• Problem: Your task is to reproduce the material exactly.

• Dataset extract:
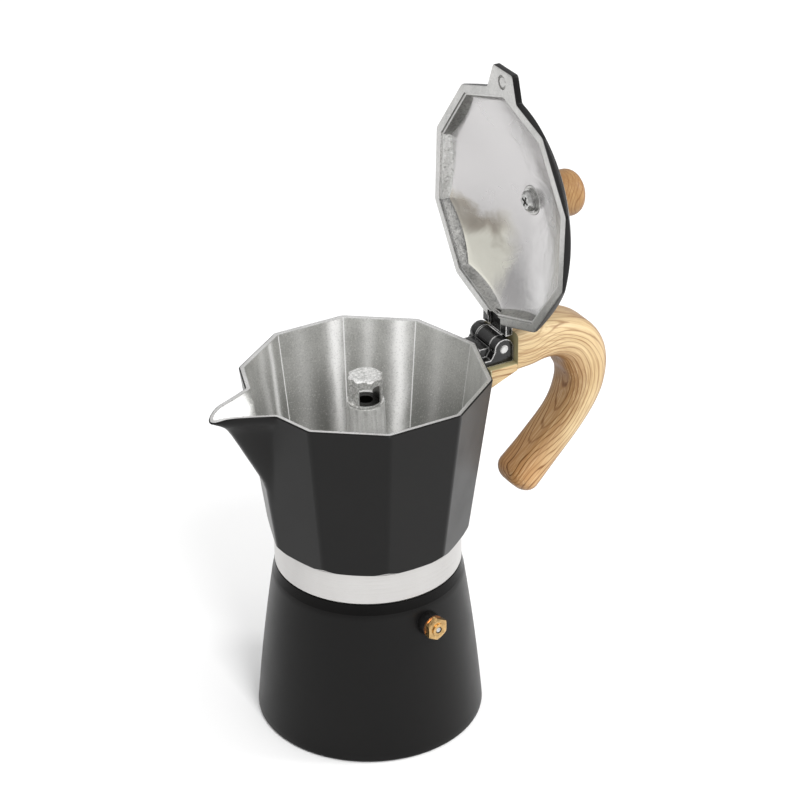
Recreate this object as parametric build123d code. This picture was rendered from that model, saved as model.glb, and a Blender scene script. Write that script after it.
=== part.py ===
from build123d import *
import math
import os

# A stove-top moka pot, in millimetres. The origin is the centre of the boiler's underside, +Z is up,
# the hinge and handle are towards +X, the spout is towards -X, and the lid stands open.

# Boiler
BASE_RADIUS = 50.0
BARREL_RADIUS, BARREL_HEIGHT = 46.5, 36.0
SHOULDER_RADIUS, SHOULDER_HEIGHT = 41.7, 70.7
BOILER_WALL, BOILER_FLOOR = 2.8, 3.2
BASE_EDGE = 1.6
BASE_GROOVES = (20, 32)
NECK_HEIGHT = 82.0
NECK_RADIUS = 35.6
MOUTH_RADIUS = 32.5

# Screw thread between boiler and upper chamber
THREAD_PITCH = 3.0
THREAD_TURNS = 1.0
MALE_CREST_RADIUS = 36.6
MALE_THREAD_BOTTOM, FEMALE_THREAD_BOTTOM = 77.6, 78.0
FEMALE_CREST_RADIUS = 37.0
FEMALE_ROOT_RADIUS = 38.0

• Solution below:
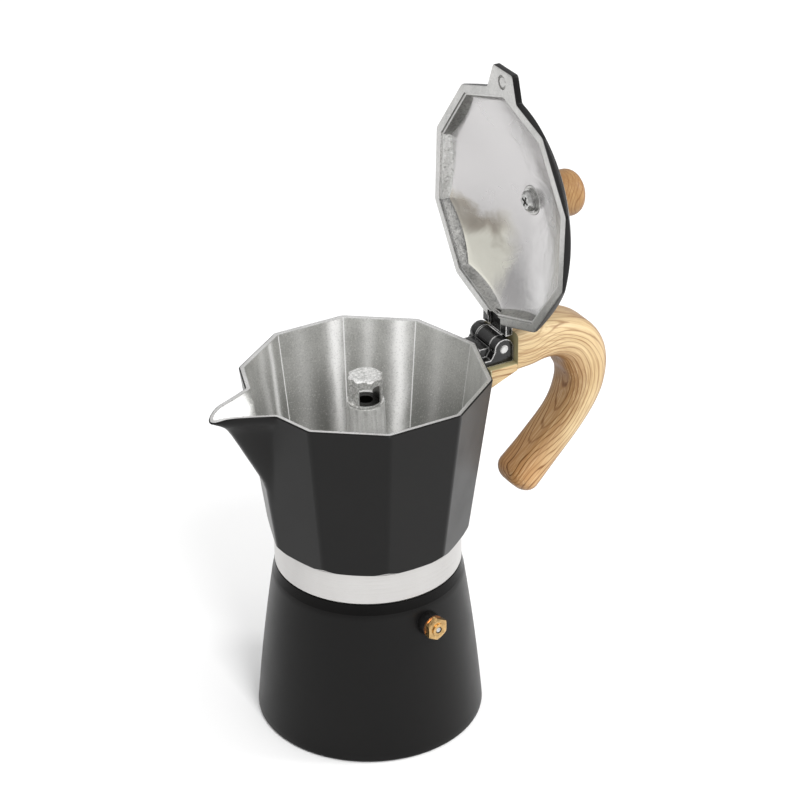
Recreate this object as parametric build123d code. This picture was rendered from that model, saved as model.glb, and a Blender scene script. Write that script after it.
=== part.py ===
from build123d import *
import math
import os

# A stove-top moka pot, in millimetres. The origin is the centre of the boiler's underside, +Z is up,
# the hinge and handle are towards +X, the spout is towards -X, and the lid stands open.

# Boiler
BASE_RADIUS = 50.0
BARREL_RADIUS, BARREL_HEIGHT = 46.5, 36.0
SHOULDER_RADIUS, SHOULDER_HEIGHT = 41.7, 70.7
BOILER_WALL, BOILER_FLOOR = 2.8, 3.2
BASE_EDGE = 1.6
BASE_GROOVES = (20, 32)
NECK_HEIGHT = 82.0
NECK_RADIUS = 35.6
MOUTH_RADIUS = 32.5

# Screw thread between boiler and upper chamber
THREAD_PITCH = 3.0
THREAD_TURNS = 1.0
MALE_CREST_RADIUS = 36.6
MALE_THREAD_BOTTOM, FEMALE_THREAD_BOTTOM = 77.6, 78.0
FEMALE_CREST_RADIUS = 37.0
FEMALE_ROOT_RADIUS = 38.0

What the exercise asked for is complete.